(Scripts that build objects)
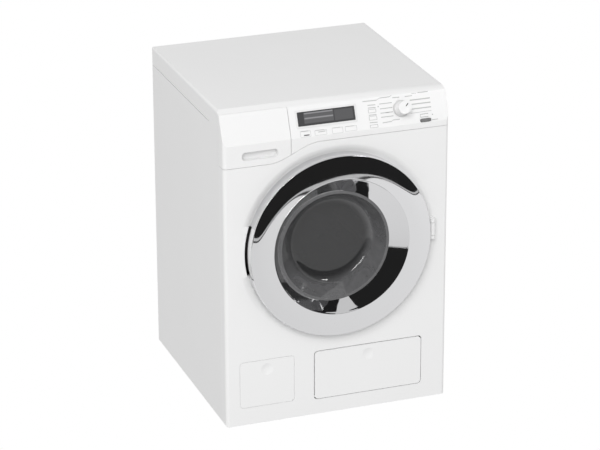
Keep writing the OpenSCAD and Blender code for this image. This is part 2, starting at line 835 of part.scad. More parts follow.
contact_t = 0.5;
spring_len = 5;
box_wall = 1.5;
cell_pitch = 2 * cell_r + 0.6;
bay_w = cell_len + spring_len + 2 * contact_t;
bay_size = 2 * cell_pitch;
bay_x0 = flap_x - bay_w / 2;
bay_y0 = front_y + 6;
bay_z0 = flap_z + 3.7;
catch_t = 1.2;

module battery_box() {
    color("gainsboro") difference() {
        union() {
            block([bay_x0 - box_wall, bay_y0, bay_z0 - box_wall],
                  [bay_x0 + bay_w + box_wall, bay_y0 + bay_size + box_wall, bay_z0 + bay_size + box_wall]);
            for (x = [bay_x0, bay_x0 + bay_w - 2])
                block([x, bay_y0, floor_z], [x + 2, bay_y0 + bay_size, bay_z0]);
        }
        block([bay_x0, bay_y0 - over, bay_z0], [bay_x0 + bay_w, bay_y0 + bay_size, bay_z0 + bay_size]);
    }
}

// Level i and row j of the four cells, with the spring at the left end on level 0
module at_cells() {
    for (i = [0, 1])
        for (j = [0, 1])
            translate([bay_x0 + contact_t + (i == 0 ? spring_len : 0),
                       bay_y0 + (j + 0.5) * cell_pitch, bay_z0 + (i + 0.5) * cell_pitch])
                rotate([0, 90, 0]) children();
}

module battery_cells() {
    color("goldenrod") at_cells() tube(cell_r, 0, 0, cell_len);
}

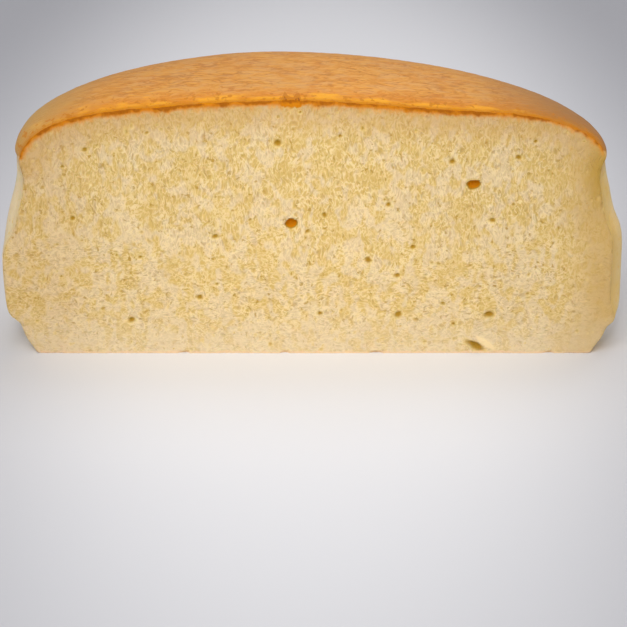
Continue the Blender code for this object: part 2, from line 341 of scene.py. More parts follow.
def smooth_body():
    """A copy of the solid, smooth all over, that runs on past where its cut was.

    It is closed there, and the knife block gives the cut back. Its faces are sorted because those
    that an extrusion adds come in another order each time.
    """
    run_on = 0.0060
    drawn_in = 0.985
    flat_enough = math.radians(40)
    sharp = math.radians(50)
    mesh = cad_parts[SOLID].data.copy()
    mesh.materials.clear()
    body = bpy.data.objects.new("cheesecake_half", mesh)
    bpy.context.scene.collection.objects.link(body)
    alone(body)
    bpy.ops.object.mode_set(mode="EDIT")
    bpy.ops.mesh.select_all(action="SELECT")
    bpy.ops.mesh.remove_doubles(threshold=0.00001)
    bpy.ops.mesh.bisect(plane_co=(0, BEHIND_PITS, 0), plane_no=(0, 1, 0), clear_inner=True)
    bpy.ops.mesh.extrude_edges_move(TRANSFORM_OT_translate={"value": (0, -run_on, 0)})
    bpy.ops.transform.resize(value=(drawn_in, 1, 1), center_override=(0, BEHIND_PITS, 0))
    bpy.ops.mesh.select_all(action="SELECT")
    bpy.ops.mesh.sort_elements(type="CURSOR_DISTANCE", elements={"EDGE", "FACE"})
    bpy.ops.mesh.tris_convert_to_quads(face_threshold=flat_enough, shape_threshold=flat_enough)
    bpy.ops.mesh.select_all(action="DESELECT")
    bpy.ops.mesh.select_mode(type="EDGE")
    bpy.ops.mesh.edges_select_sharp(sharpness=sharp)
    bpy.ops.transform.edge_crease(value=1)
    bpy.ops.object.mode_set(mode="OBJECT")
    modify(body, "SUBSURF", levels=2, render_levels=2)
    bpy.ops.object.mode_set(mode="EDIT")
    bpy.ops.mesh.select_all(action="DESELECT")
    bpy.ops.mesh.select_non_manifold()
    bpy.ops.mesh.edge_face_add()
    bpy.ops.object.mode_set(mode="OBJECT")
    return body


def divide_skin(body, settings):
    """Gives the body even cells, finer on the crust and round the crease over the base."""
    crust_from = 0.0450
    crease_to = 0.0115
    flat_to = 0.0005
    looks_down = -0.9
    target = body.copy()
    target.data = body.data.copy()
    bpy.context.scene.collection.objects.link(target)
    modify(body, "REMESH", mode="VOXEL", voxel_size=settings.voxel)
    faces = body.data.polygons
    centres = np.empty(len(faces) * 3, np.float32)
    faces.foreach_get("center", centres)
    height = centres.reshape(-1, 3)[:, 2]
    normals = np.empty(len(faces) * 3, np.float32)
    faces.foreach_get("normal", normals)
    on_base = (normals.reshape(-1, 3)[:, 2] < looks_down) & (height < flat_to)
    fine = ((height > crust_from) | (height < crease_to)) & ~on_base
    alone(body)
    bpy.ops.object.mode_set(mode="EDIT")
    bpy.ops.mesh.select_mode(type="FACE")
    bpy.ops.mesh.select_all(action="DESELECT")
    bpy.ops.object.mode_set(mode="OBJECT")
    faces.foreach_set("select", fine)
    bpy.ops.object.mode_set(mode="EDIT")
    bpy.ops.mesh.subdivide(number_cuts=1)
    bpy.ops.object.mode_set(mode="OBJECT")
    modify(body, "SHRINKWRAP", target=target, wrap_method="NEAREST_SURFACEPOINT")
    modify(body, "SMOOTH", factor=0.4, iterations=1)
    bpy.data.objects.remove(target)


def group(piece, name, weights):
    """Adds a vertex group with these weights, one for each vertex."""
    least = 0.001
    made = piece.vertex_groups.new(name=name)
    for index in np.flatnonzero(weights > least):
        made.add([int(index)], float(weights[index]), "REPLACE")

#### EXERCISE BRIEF
Nothing but the lines from the one with "Continue the Blender" through the one with "sharp = math.radians(50)" should be retyped; include both and keep them exact.

#### ANSWER FOR THIS EXERCISE
Continue the Blender code for this object: part 2, from line 341 of scene.py. More parts follow.
def smooth_body():
    """A copy of the solid, smooth all over, that runs on past where its cut was.

    It is closed there, and the knife block gives the cut back. Its faces are sorted because those
    that an extrusion adds come in another order each time.
    """
    run_on = 0.0060
    drawn_in = 0.985
    flat_enough = math.radians(40)
    sharp = math.radians(50)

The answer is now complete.